AIFoPa-2026-0002 — DOGE Uses ChatGPT to Identify "DEI" Grants; ChatGPT Flags Holocaust Documentaries, Native Language Archives, and One British General
In March 2025, two employees of the Department of Government Efficiency arrived at the National Endowment for the Humanities. They had no background in humanities. They did have a mission: identify grants related to diversity, equity, and inclusion, and terminate them. NEH staff had already compiled a careful review of grants sorted by DEI relevance. The DOGE team set this aside and consulted ChatGPT instead.
The prompt, now documented in federal court filings, was as follows: "Does the following relate at all to DEI? Respond factually in less than 120 characters. Begin with 'Yes.' or 'No.' followed by a brief explanation. Do not use 'this initiative' or 'this description' in your response." One of the DOGE employees fed grant title summaries into ChatGPT. ChatGPT answered. The answers went into a spreadsheet. The spreadsheet became the termination list.

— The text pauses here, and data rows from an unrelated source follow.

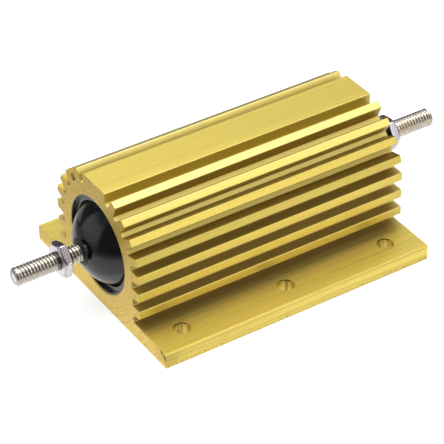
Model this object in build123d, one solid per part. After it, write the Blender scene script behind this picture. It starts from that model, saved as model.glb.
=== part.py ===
from build123d import *
import os
from math import asin, cos, sin, sqrt

# Aluminium extrusion
housing_length = 89.7
flange_width = 72.4
flange_thickness = 5.0
bore_radius = 15.05
floor_thickness = 5.15
wall_thickness = 3.85
pad_width = 12.0
pad_rise = 2.4
edge_radius = 0.25
root_radius = 0.45
bore_chamfer = 0.25

# Four fins on each shoulder, set around the bore
shoulder_fins = 4
first_fin_angle = 18.35
fin_step_angle = 14.6
fin_depth = 4.1
fin_root_thickness = 3.1
fin_tip_thickness = 2.4

# Three level fins on each side wall, flat on top and sloped beneath
side_fins = 3
first_side_fin_top = 10.87
side_fin_step = 6.07
side_fin_depth = 3.7
side_fin_root_thickness = 3.45
side_fin_tip_thickness = 2.62

# Fixing holes, three along each flange
hole_radius = 2.55
hole_columns = 3
hole_step = 35.0
hole_row_spacing = 57.2

# Resistance element: one layer of close-wound wire on a ceramic rod, between two pressed caps
element_setback = 11.85
core_radius = 9.0
cap_wall = 0.5
cap_end = 1.0
cap_depth = 8.0
wire_diameter = 0.3
wire_end_gap = 0.1
seat_clearance = 0.02

# Threaded terminal studs, plain at the crest of the thread, and at its pitch radius under the nut
stud_radius = 2.75
stud_pitch_radius = 2.43
stud_projection = 26.6
stud_end_chamfer = 0.45

# Thin hexagon nuts, part way along the studs
nut_across_flats = 9.7
nut_thickness = 2.65
left_nut_standoff = 10.3
right_nut_standoff = 9.8
nut_chamfer = 0.25
nut_clearance = 0.05
nut_end_gap = 0.2
left_nut_turn = 44.0
right_nut_turn = 55.0

# Moulded filling: a thin lip lines the bore at each end, around a ring, a groove and a dome
mould_clearance = 0.02
lip_setback = 0.3
lip_width = 0.35
lip_slope_width = 0.3
ring_width = 1.3
ring_setback = 1.3
dome_setback = 1.95
dome_rise = 8.0
collar_radius = 4.2
collar_slope_width = 0.7
collar_rise = 0.45

body_radius = bore_radius + wall_thickness
axis_height = bore_radius + floor_thickness
half_length = housing_length / 2
cap_face = half_length - element_setback
core_half = cap_face - cap_end
cap_radius = core_radius + cap_wall
cap_rim = core_half - cap_depth
mould_radius = bore_radius - mould_clearance
lip_radius = mould_radius - lip_width
ring_outer = lip_radius - lip_slope_width
ring_inner = ring_outer - ring_width
dome_radius = (ring_inner ** 2 + dome_rise ** 2) / (2 * dome_rise)
dome_base = half_length - dome_setback
dome_centre = dome_base + dome_rise - dome_radius
collar_base = dome_centre + sqrt(dome_radius ** 2 - collar_radius ** 2)
stud_end = half_length + stud_projection


def tapered_fin(inner, outer, root_thickness, tip_thickness):
    # level fin pointing along +X, tapered evenly about its middle
    return Polygon(
        (inner, -root_thickness / 2),
        (outer, -tip_thickness / 2),
        (outer, tip_thickness / 2),
        (inner, root_thickness / 2),
        align=None,
    )


def sloped_fin(top):
    # level fin with a flat top and a sloped underside
    inner = bore_radius
    outer = body_radius + side_fin_depth
    slope = (side_fin_root_thickness - side_fin_tip_thickness) / side_fin_depth
    root = side_fin_root_thickness + slope * wall_thickness
    return Polygon(
        (inner, top - root),
        (outer, top - side_fin_tip_thickness),
        (outer, top),
        (inner, top),
        align=None,
    )


def shoulder_fin(index):
    taper = (fin_root_thickness - fin_tip_thickness) / fin_depth
    inner_thickness = fin_root_thickness + taper * wall_thickness
    blade = tapered_fin(bore_radius, body_radius + fin_depth, inner_thickness, fin_tip_thickness)
    return Pos(0, axis_height) * Rot(0, 0, first_fin_angle + index * fin_step_angle) * blade


def solid_section():
    # outline of the extrusion across its length, before rounding and boring
    flange = Pos(0, flange_thickness / 2) * Rectangle(flange_width, flange_thickness)
    tube = Pos(0, axis_height) * Circle(body_radius)
    walls = Pos(0, axis_height / 2) * Rectangle(2 * body_radius, axis_height)
    pad_height = body_radius + pad_rise
    pad = Pos(0, axis_height + pad_height / 2) * Rectangle(pad_width, pad_height)
    right = [shoulder_fin(index) for index in range(shoulder_fins)]
    right += [sloped_fin(first_side_fin_top + index * side_fin_step) for index in range(side_fins)]
    left = [mirror(fin, about=Plane.YZ) for fin in right]
    return flange + tube + walls + pad + right + left


def from_axis(vertex):
    return sqrt(vertex.X ** 2 + (vertex.Y - axis_height) ** 2)


def is_root(vertex):
    # inner corners lie on the tube, its side walls or the top of the flange
    above = vertex.Y > axis_height
    on_tube = above and from_axis(vertex) < body_radius + edge_radius
    on_wall = not above and abs(abs(vertex.X) - body_radius) < edge_radius
    return on_tube or on_wall


def is_tip(vertex):
    # outer corners of the fins, the pad and the flange
    reach = body_radius + min(fin_depth, side_fin_depth, pad_rise) - edge_radius
    beyond = vertex.Y > axis_height and from_axis(vertex) > reach
    outside = abs(vertex.X) > reach
    return beyond or outside


def housing_section():
    outline = solid_section()
    outline = fillet([corner for corner in outline.vertices() if is_root(corner)], root_radius)
    outline = fillet([corner for corner in outline.vertices() if is_tip(corner)], edge_radius)
    return outline - Pos(0, axis_height) * Circle(bore_radius)


def is_bore_rim(edge):
    return abs(edge.radius - bore_radius) < bore_chamfer


def housing():
    body = extrude(Plane.YZ * housing_section(), amount=half_length, both=True)
    rims = body.edges().filter_by(GeomType.CIRCLE).filter_by(is_bore_rim)
    body = chamfer(rims, bore_chamfer)
    drill = Pos(0, 0, flange_thickness / 2) * Cylinder(hole_radius, 2 * flange_thickness)
    holes = [place * drill for place in GridLocations(hole_step, hole_row_spacing, hole_columns, 2)]
    return body - holes


def turned(profile):
    # solid of revolution about the bore, from a profile with X along the bore
    return Pos(0, 0, axis_height) * revolve(profile, Axis.X, 360)


def rod(radius, start, end):
    return turned(Polygon((start, 0), (end, 0), (end, radius), (start, radius), align=None))


def both_ends(piece):
    return [piece, mirror(piece, about=Plane.YZ)]


def mould_outline():
    # profile of one half above the axis, from the lip inwards to the collar round the stud
    lip_face = half_length - lip_setback
    ring_face = half_length - ring_setback
    middle = (asin(ring_inner / dome_radius) + asin(collar_radius / dome_radius)) / 2
    edge = Polyline(
        (0, 0),
        (0, mould_radius),
        (lip_face, mould_radius),
        (lip_face, lip_radius),
        (ring_face, ring_outer),
        (ring_face, ring_inner),
        (dome_base, ring_inner),
    )
    dome = ThreePointArc(
        (dome_base, ring_inner),
        (dome_centre + dome_radius * cos(middle), dome_radius * sin(middle)),
        (collar_base, collar_radius),
    )
    collar_face = collar_base + collar_rise
    collar_edge = collar_radius - collar_slope_width
    collar = Polyline((collar_base, collar_radius), (collar_face, collar_edge), (collar_face, 0), (0, 0))
    return make_face(edge + dome + collar)


def moulded_body():
    half = turned(mould_outline())
    body = half + mirror(half, about=Plane.YZ)
    body -= rod(cap_radius + seat_clearance, -cap_face, cap_face)
    return body - both_ends(rod(stud_radius + seat_clearance, cap_face, stud_end))


def ceramic_core():
    return rod(core_radius, -core_half, core_half)


def resistance_winding():
    # the turns lie side by side, so that the layer is as thick as the wire
    inner = core_radius + seat_clearance
    half_width = cap_rim - wire_end_gap
    return rod(inner + wire_diameter, -half_width, half_width) - rod(inner, -half_width, half_width)


def end_cap():
    # pressed cup over the end of the rod
    cup = rod(cap_radius, cap_rim, cap_face)
    return cup - rod(core_radius + seat_clearance, cap_rim, core_half)


def terminal_stud(standoff):
    # right stud, waisted where the nut's thread meshes with it
    nut_start = half_length + standoff - nut_end_gap
    nut_end = half_length + standoff + nut_thickness + nut_end_gap
    profile = Polygon(
        (cap_face, 0),
        (cap_face, stud_radius),
        (nut_start, stud_radius),
        (nut_start, stud_pitch_radius),
        (nut_end, stud_pitch_radius),
        (nut_end, stud_radius),
        (stud_end - stud_end_chamfer, stud_radius),
        (stud_end, stud_radius - stud_end_chamfer),
        (stud_end, 0),
        align=None,
    )
    return turned(profile)


def terminal_nut(standoff, turn):
    inner = half_length + standoff
    outer = inner + nut_thickness
    hexagon = RegularPolygon(nut_across_flats / 2, 6, major_radius=False, rotation=turn)
    plane = Plane((inner, 0, axis_height), x_dir=(0, 1, 0), z_dir=(1, 0, 0))
    nut = extrude(plane * hexagon, amount=nut_thickness)
    corner = nut_across_flats / sqrt(3)
    flat = nut_across_flats / 2 - nut_chamfer
    bevel = (corner - flat) / sqrt(3)
    blank = Polygon(
        (inner, 0),
        (inner, flat),
        (inner + bevel, corner),
        (outer - bevel, corner),
        (outer, flat),
        (outer, 0),
        align=None,
    )
    nut &= turned(blank)
    return nut - rod(stud_pitch_radius + nut_clearance, inner, outer)


def write(name, piece):
    export_step(piece, os.path.join("parts", name + ".step"))


os.makedirs("parts", exist_ok=True)
write("housing", housing())
write("moulded_body", moulded_body())
write("ceramic_core", ceramic_core())
write("resistance_winding", resistance_winding())
right_cap, left_cap = both_ends(end_cap())
write("right_end_cap", right_cap)
write("left_end_cap", left_cap)
write("right_terminal_stud", terminal_stud(right_nut_standoff))
write("left_terminal_stud", mirror(terminal_stud(left_nut_standoff), about=Plane.YZ))
write("right_terminal_nut", terminal_nut(right_nut_standoff, right_nut_turn))
write("left_terminal_nut", mirror(terminal_nut(left_nut_standoff, left_nut_turn), about=Plane.YZ))
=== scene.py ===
import math

import bmesh
import bpy
from mathutils import Matrix, Vector


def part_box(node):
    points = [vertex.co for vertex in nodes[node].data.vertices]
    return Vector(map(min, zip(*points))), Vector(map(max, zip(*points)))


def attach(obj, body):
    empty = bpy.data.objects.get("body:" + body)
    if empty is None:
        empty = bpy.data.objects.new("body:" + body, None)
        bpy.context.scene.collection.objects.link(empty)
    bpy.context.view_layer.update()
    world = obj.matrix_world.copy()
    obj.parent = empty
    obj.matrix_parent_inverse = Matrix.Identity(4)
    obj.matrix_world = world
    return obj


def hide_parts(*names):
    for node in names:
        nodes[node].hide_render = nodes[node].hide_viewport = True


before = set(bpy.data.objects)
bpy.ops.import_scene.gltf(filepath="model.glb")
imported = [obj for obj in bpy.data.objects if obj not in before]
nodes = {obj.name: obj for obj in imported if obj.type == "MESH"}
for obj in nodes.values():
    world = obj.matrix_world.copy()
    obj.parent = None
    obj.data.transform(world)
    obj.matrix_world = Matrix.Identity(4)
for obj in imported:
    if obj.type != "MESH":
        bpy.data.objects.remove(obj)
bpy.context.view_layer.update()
scene = bpy.context.scene
scene.view_settings.view_transform = "Standard"
mm = 0.001  # one millimetre in the scene's metres
boreHeight = 20.2  # mm, the bore's axis above the base
print("frame loaded:", len(nodes), "nodes")


def hexToLinear(code):
    # sRGB hex value, such as "D8C070", to linear colour with alpha
    channels = [int(code[i:i + 2], 16) / 255 for i in (0, 2, 4)]
    linear = [c / 12.92 if c <= 0.04045 else ((c + 0.055) / 1.055) ** 2.4 for c in channels]
    return (*linear, 1.0)


def addNode(tree, kind, inputs=None, **settings):
    # each input, by name or number, takes a value, a hex colour, an output of another node, or
    # the whole node, which then stands for the first output that it has in use
    node = tree.nodes.new("ShaderNode" + kind)
    for name, value in settings.items():
        setattr(node, name, value)
    for key, value in (inputs or {}).items():
        named = [socket for socket in node.inputs if socket.enabled and socket.name == key]
        socket = named[0] if named else node.inputs[key]
        if isinstance(value, bpy.types.Node):
            value = next(output for output in value.outputs if output.enabled)
        if isinstance(value, bpy.types.NodeSocket):
            tree.links.new(value, socket)
        else:
            socket.default_value = hexToLinear(value) if isinstance(value, str) else value
    return node


def span(low, high):
    # what a Map Range node turns to 0 and to 1
    return {"From Min": low, "From Max": high}


noiseSpan = span(0.3, 0.7)  # noise seldom goes beyond, so this is drawn out to the full range


def newMaterial(name):
    # material with an empty node tree
    material = bpy.data.materials.new(name)
    material.use_nodes = True
    material.node_tree.nodes.clear()
    return material, material.node_tree


def newFinish(name):
    # the same, with the place on its object in mm
    material, tree = newMaterial(name)
    place = addNode(tree, "VectorMath", {0: addNode(tree, "TexCoord").outputs["Object"], 1: [1 / mm] * 3},
                    operation="MULTIPLY")
    return material, tree, place


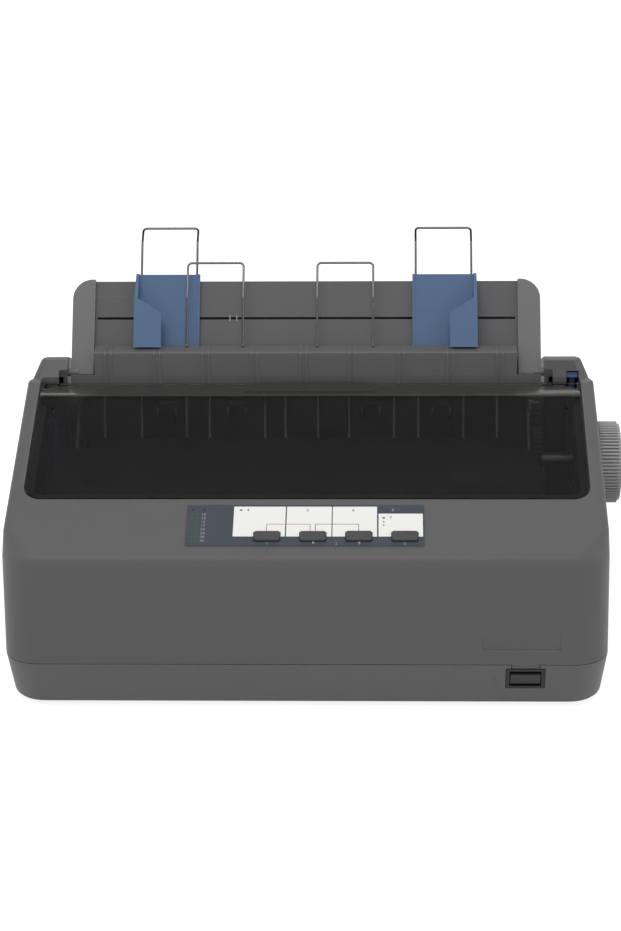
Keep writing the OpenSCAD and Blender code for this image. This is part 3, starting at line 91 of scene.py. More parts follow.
def guide_place(x, u, off=0.0):
    """A place u mm up the paper guide from its pivot, and off mm in front of it."""
    y = GUIDE_Y + u * cos(GUIDE_ANGLE) - off * sin(GUIDE_ANGLE)
    z = GUIDE_Z + u * sin(GUIDE_ANGLE) + off * cos(GUIDE_ANGLE)
    return at(x, y, z)


print("deck's front edge:", [round(v, 4) for v in deck_place(0, 0)])

# %% [markdown]
# ## Camera
# The photograph looks down on the machine by 24 degrees from about 1.4 metres, with a long lens
# that keeps the sides nearly parallel. The camera stands 43 mm right of the middle and turns
# back towards it, so no lens shift is needed.

# %% Camera
CAMERA_PLACE = (43.27, -1226.4, 702.5)   # in millimetres, as above
camera_data = bpy.data.cameras.new("camera")
camera_data.lens = 93.3
camera_data.sensor_width = 36.0
camera_data.clip_end = 20.0
camera = bpy.data.objects.new("camera", camera_data)
camera.location = at(*CAMERA_PLACE)
pitch, yaw = radians(23.975), radians(1.652)
camera.rotation_euler = (Matrix.Rotation(pi / 2 - pitch, 3, "X") @ Matrix.Rotation(yaw, 3, "Y")).to_euler()
scene.collection.objects.link(camera)
scene.camera = camera
print("camera at", [round(v, 3) for v in camera.location])

# %% [markdown]
# ## Node helpers
# Every material and the world are built from the same few nodes. These helpers make one node each,
# link what goes in, and hand back the socket that comes out.

# %% Helpers that make one node each
def principled(name):
    """A new material and its Principled shader."""
    material = bpy.data.materials.new(name)
    material.use_nodes = True
    return material, material.node_tree.nodes["Principled BSDF"]


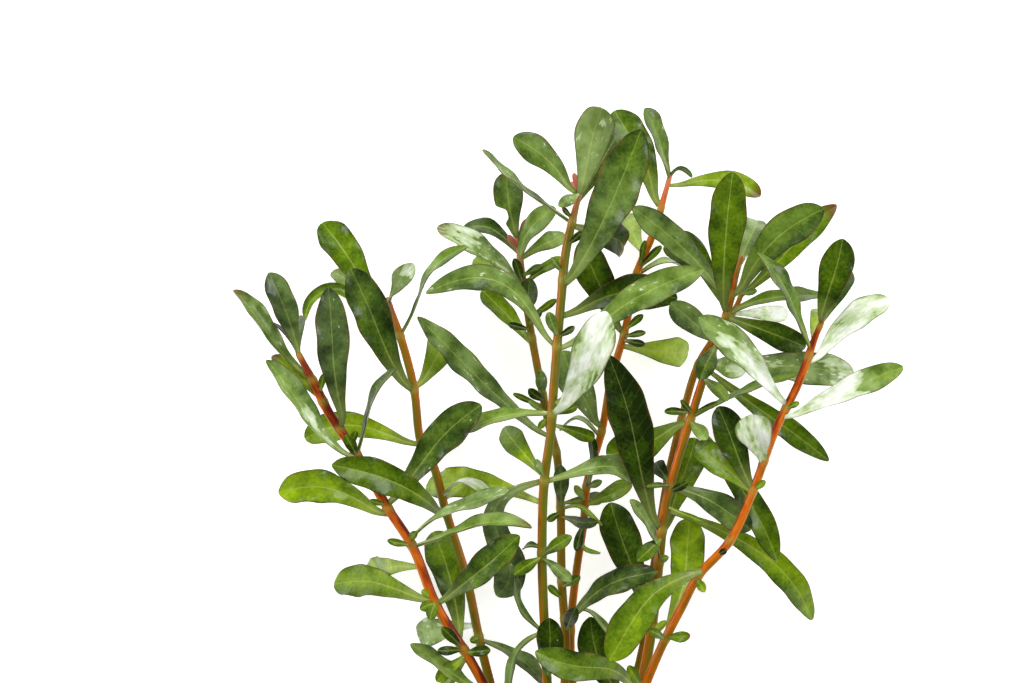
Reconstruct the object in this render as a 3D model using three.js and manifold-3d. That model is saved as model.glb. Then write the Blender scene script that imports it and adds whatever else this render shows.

ChatGPT flagged a documentary about Jewish women's slave labor during the Holocaust: yes, DEI — it was "specifically focused on Jewish cultures" and the "voices of females in that culture." ChatGPT flagged a project to digitize Appalachian community photographs. ChatGPT flagged a 40-volume scholarly series on the history of American music. ChatGPT flagged an effort to catalog the papers of Thomas Gage, a British general in the American Revolutionary War, for "promoting inclusivity and diversity in historical research." The NEH acting chair, when deposed, said he had not known ChatGPT was making the decisions. He also said he did not agree that the Holocaust constituted DEI. His opinion was not consulted before the grants were terminated.
The final list contained 1,477 grants — nearly every active award made during the Biden administration. Over $100 million in humanities funding was cancelled. Among the items: Native American language preservation projects, a digitization effort for Black historical newspapers, and a grant to advance Holocaust education that was nonetheless cut while, separately, the NEH awarded its largest-ever grant of $10.4 million to a conservative Jewish cultural organization. The acting chair's authority over which grants to terminate had, according to deposition testimony, been delegated entirely to the DOGE team. His response, in writing: "as you've made clear, it's your call."
Discovery documents were made public on March 6, 2026, as part of a motion for summary judgment filed in the U.S. District Court for the Southern District of New York. The Bureau notes that "Does the following relate at all to DEI?" has now been used to make binding decisions about over one thousand federally-funded scholarly projects. The Bureau further notes that the prompt required ChatGPT to respond in under 120 characters — fewer characters than this sentence — about work that, in some cases, took decades to undertake. ChatGPT did not flag this as a limitation. It never does.